Monday, January 19, 2015

Strange Magic


It's strange how close you become to your fellow bridge players. Most you don't know well, yet you know they always clear their throat when they are thinking or they click their fingernails before playing a card. I can tell that laugh is Penny's if I hear it from across the room but I don't know much about Penny's life history or if the throat clearer grew up in Indianapolis or Des Moines. For some reason you are connected to these people the way you might be to a family member, you might even see them more often than your own family members. When they get sick, you console them, when they have a birthday, you celebrate.

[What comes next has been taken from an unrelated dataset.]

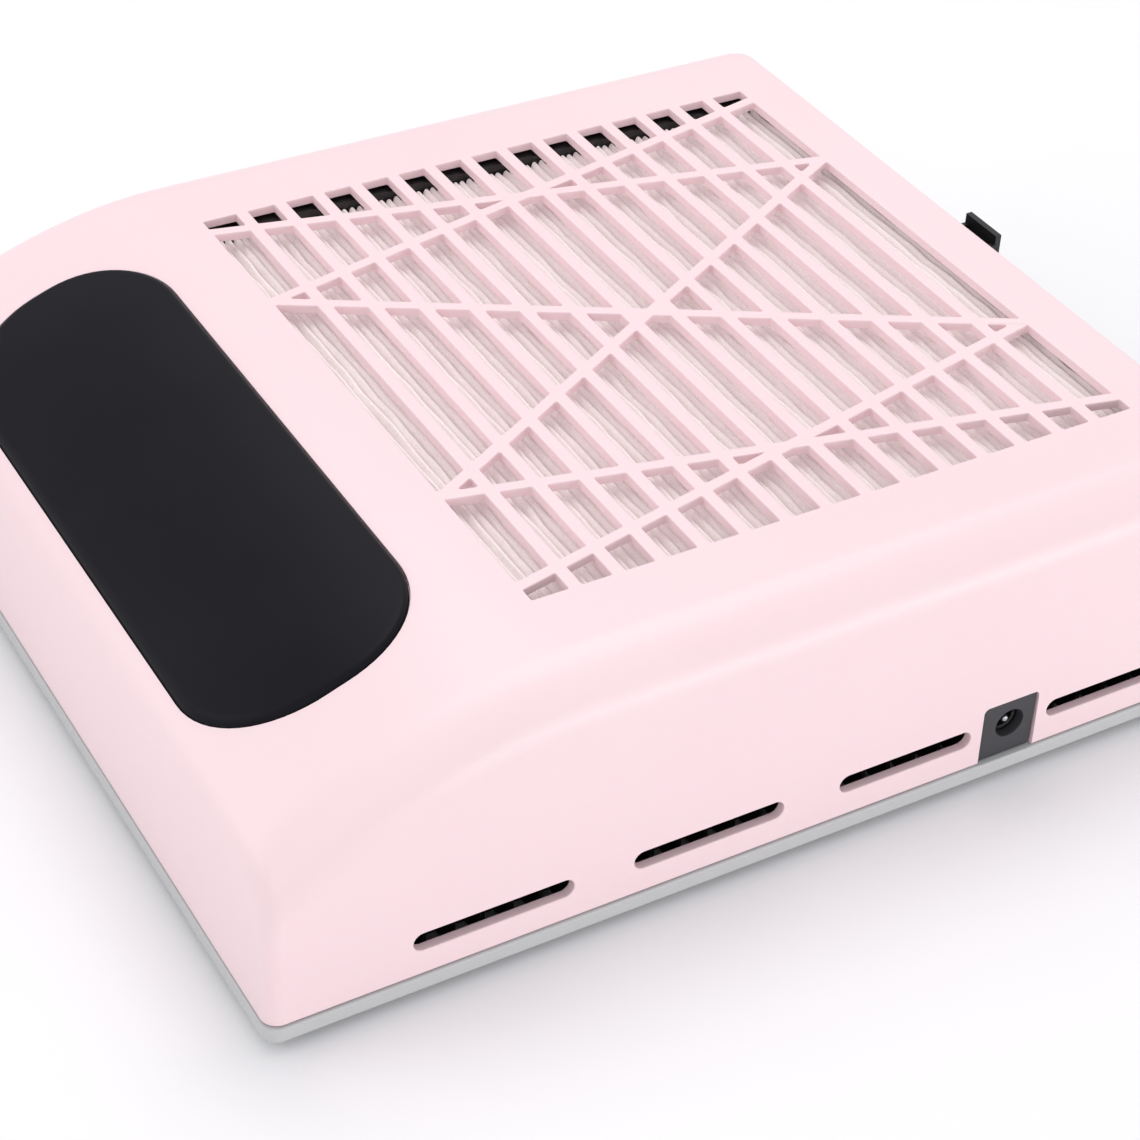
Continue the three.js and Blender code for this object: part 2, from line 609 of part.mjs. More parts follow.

It's hard to figure because other than bridge, there might not be a thing you have in common. Politics, religion, race, education, marital status, economic status - people at the Bridge Center are all across the spectrum and your favorite person there may be on the opposite end of it from you.

Not long ago one of our own was taken ill and spent many weeks in the hospital. We thought he was doing well and that he was going to pull through, but he passed away a few days ago. We were all quite sad and spoke of how much we will miss him. But no one, not even his regular partner, knew much about him. Not that he was 52 years old, that he had been married and divorced, that he had a daughter, a son, and some grandchildren.

We just knew he was a good bridge player and could be very humerous at times. Once he taped a sign to his shirt that said "Gone to my happy place. Back soon."

It's oddly comforting knowing there's a community of people where you feel so connected to one another - for no real reason at all- that if you go away, even to your happy place, you will be missed.